Here is news that will cheer writers everywhere.  This is a December 1953 review of the then-unpublished Lolita manuscript:

“It is overwhelmingly nauseating, even to an enlightened Freudian. To the public, it will be revolting. It will not sell, and will do immeasurable harm to a growing reputation…. I recommend that it be buried under a stone for a thousand years.”

Five leading publishers rejected the manuscript:  Doubleday; Farrar, Straus; New Directions; Simon & Schuster; and Viking.  When it was finally published, 55 years ago next month, John Gordon of the Sunday Express denounced it as “about the filthiest book I’ve ever read” and “sheer unrestrained pornography.”  This, about a book that is curiously sexless — where the porn is largely projected onto the book by the mind of the reader.  But that’s okay.  Dorothy Parker described the pretentious Humbert Humbert as a man of “taste and culture.”  The book would seem to be a Rorschach test — or perhaps a mirror.

The quotations above are the latest gleanings from the Library of America’s new blog, Reader’s Almanac. We’ve written about R.S. Gwynn‘s theory that Pale Fire‘s John Shade is actually poet Yvor Winters here.  And I’ve written about the bruited link between Humbert Humbert and the founder of Stanford’s Slavic Department, Henry Lanz over here.

I still think one of the best opinions of the book was offered in Azar Nafisi’s Reading Lolita in Tehran (2003): “This is the story of a twelve-year-old girl who had nowhere to go. Humbert had tried to turn her into his fantasy, into his dead love, and he had destroyed her. The desperate truth of Lolita’s story is not the rape of a twelve-year-old by a dirty old man but the confiscation of one individual’s life by another.”

Elizabeth Janeway expressed something of the same idea when the book came out:

“Humbert is every man who is driven by desire, wanting his Lolita so badly that it never occurs to him to consider her as a human being, or as anything but a dream-figment made flesh 3/4 which is the eternal and universal nature of passion. … As for its pornographic content, I can think of few volumes more likely to quench the flames of lust than this exact and immediate description of its consequences.”

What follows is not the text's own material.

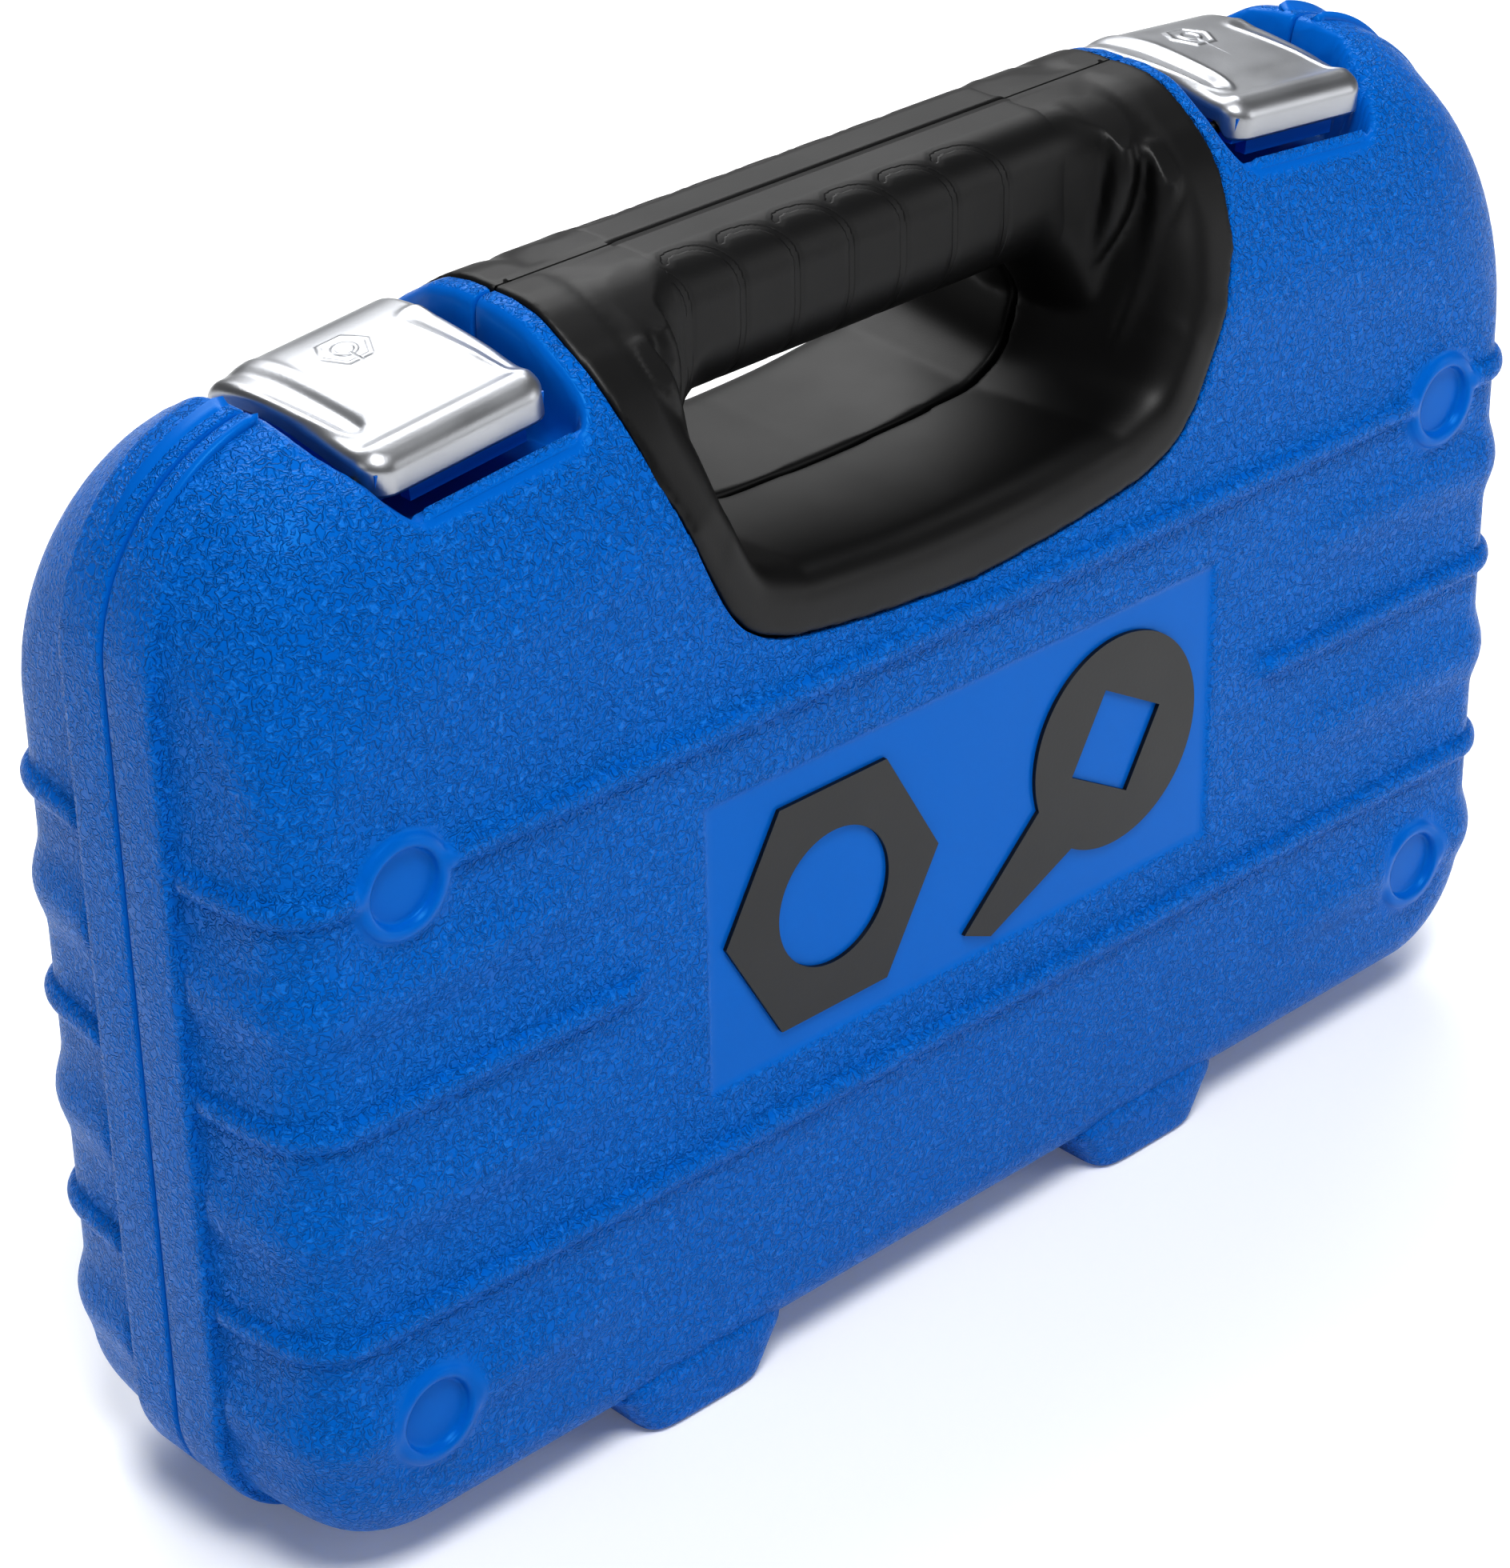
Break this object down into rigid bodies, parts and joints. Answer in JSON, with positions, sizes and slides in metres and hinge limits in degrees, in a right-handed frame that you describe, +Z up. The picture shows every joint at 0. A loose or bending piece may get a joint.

My neighbor Vladimir Nabokov himself recognized the consequences, while reflecting on the work that pleased him most:

I would say that of all my books Lolita has left me with the most pleasurable afterglow—perhaps because it is the purest of all, the most abstract and carefully contrived. I am probably responsible for the odd fact that people don’t seem to name their daughters Lolita any more. I have heard of young female poodles being given that name since 1956, but of no human beings.